* [Exercise goal]
Restate the records in their entirety, word for word.
^^^^^^^^
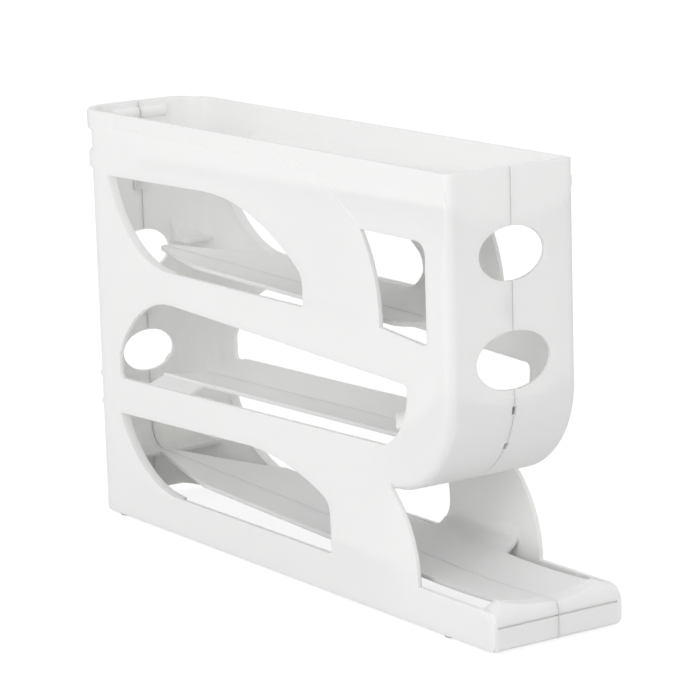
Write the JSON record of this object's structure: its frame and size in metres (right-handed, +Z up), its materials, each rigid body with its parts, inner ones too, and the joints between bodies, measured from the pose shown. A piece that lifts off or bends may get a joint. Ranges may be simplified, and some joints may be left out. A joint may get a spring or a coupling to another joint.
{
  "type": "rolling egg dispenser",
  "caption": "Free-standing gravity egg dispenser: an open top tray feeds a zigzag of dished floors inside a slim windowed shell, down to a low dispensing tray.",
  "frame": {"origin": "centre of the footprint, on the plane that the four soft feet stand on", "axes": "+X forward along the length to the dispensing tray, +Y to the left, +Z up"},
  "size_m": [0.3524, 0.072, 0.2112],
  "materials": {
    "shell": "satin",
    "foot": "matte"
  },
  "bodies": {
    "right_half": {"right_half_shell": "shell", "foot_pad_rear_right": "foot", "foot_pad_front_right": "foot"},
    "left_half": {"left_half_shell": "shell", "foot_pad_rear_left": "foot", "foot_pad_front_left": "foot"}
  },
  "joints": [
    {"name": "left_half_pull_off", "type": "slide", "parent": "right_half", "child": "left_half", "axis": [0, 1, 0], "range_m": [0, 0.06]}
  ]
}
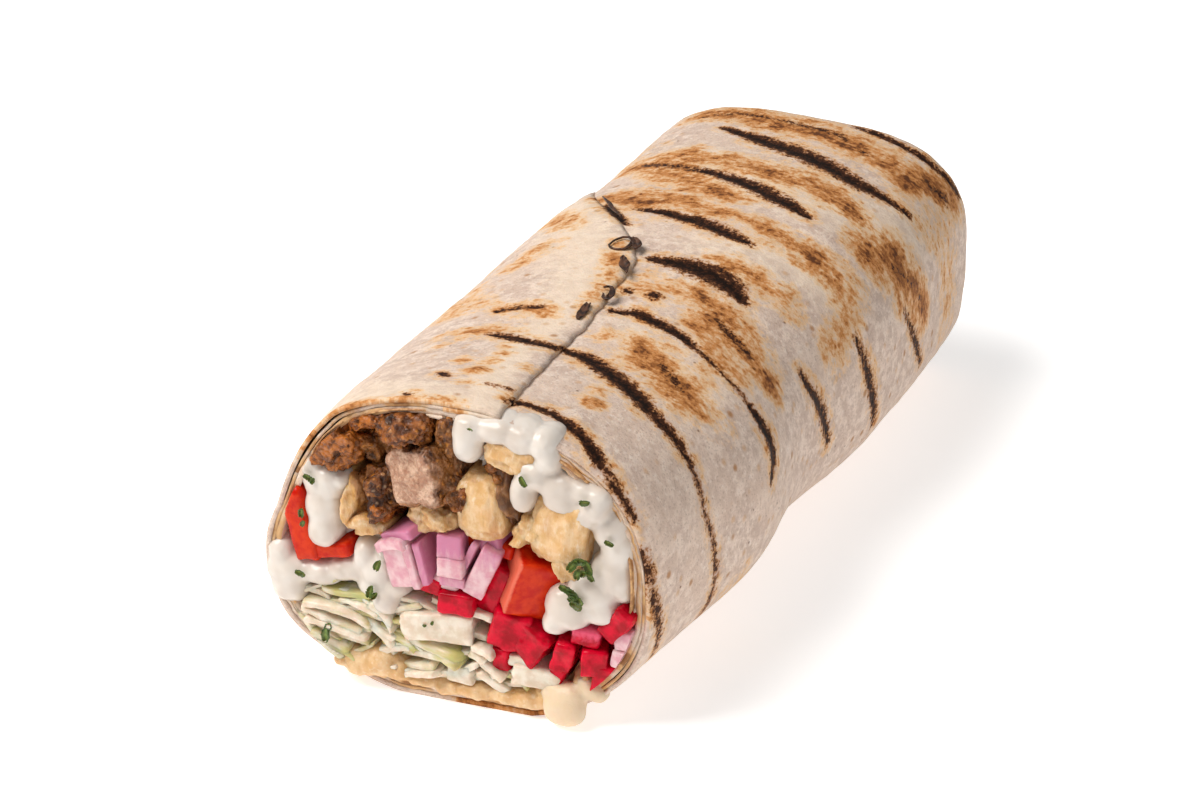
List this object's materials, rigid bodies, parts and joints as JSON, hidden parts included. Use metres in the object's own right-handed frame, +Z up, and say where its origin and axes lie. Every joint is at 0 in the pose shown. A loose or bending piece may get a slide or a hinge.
^^^^^^^^
* [Output of the exercise]
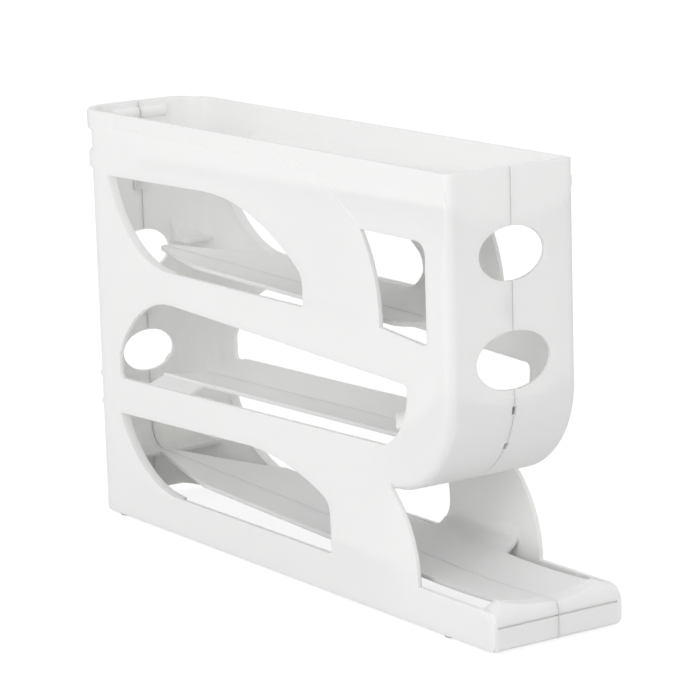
Write the JSON record of this object's structure: its frame and size in metres (right-handed, +Z up), its materials, each rigid body with its parts, inner ones too, and the joints between bodies, measured from the pose shown. A piece that lifts off or bends may get a joint. Ranges may be simplified, and some joints may be left out. A joint may get a spring or a coupling to another joint.
{
  "type": "rolling egg dispenser",
  "caption": "Free-standing gravity egg dispenser: an open top tray feeds a zigzag of dished floors inside a slim windowed shell, down to a low dispensing tray.",
  "frame": {"origin": "centre of the footprint, on the plane that the four soft feet stand on", "axes": "+X forward along the length to the dispensing tray, +Y to the left, +Z up"},
  "size_m": [0.3524, 0.072, 0.2112],
  "materials": {
    "shell": "satin",
    "foot": "matte"
  },
  "bodies": {
    "right_half": {"right_half_shell": "shell", "foot_pad_rear_right": "foot", "foot_pad_front_right": "foot"},
    "left_half": {"left_half_shell": "shell", "foot_pad_rear_left": "foot", "foot_pad_front_left": "foot"}
  },
  "joints": [
    {"name": "left_half_pull_off", "type": "slide", "parent": "right_half", "child": "left_half", "axis": [0, 1, 0], "range_m": [0, 0.06]}
  ]
}
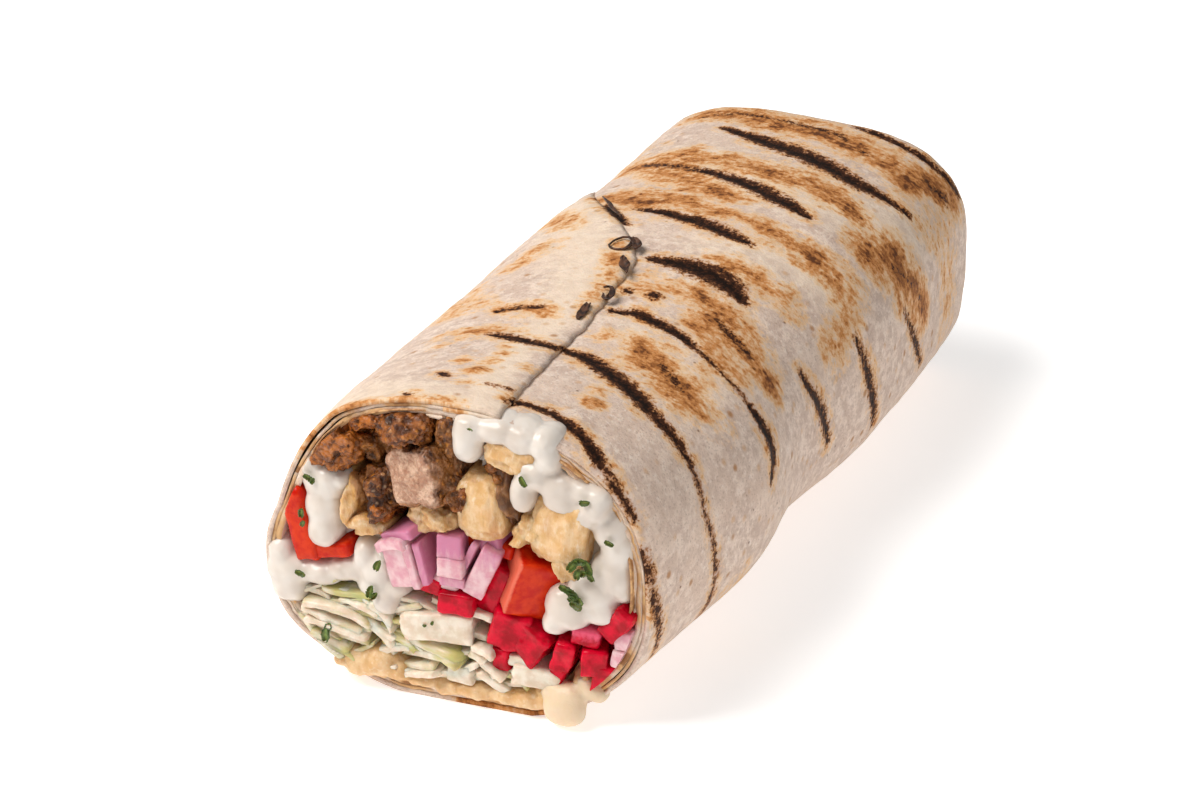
List this object's materials, rigid bodies, parts and joints as JSON, hidden parts included. Use metres in the object's own right-handed frame, +Z up, and say where its origin and axes lie. Every joint is at 0 in the pose shown. A loose or bending piece may get a slide or a hinge.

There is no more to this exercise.